There are also no solar rebates in Alaska. Since renewable energy is such a low priority in Alaska, there has been no legislation to encourage solar energy. States with rebate programs have seen dramatic increases in the installation of solar systems in residences.

 

Solar performance payments (i.e., rewards for the production of solar power) are almost nonexistent in Alaska. One program, which is administered by the Golden Valley Electric Association, is theoretically designed to highly reward participants. But it receives so little funding that upfront fees and monthly charges can often cost more than the payments.

 

Some Positive Signs for Solar

 

Alaska has some of the highest energy prices in the nation. Why is this good news? Even though there are few state incentives to convert to solar, the actual cost of a solar panel system is a result of energy prices. The higher the energy cost, the less expensive the yearly cost of installing solar.

 

Net metering is statewide. That means that any power you produce but don’t use can be sold back to the utility company for the same price they sell it to you.

 

Alaska has no state sales tax, so any solar power systems purchased will not be taxed.
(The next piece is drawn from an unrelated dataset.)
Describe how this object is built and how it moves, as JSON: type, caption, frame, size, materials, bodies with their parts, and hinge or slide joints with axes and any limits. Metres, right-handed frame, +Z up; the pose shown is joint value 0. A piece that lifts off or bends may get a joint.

Additionally, all cities and towns in the state have the ability to exempt the value of solar systems from property taxes.

 

Overall Rating for Alaska’s Solar-Friendliness

Alaska Solar Report Card

Even with the number of rural, isolated residents and incredibly high energy costs in the state, Alaska has no plan on the horizon for transitioning to clean, renewable energy. With the cost of local fossil fuels so low, there is very little incentive for legislators to make hard choices about the future.

 

Without at least setting some target goals for clean energy in the future, there is little hope that Alaska will advance a clean energy program. That’s particularly sad because it could possibly benefit from solar more than any other state.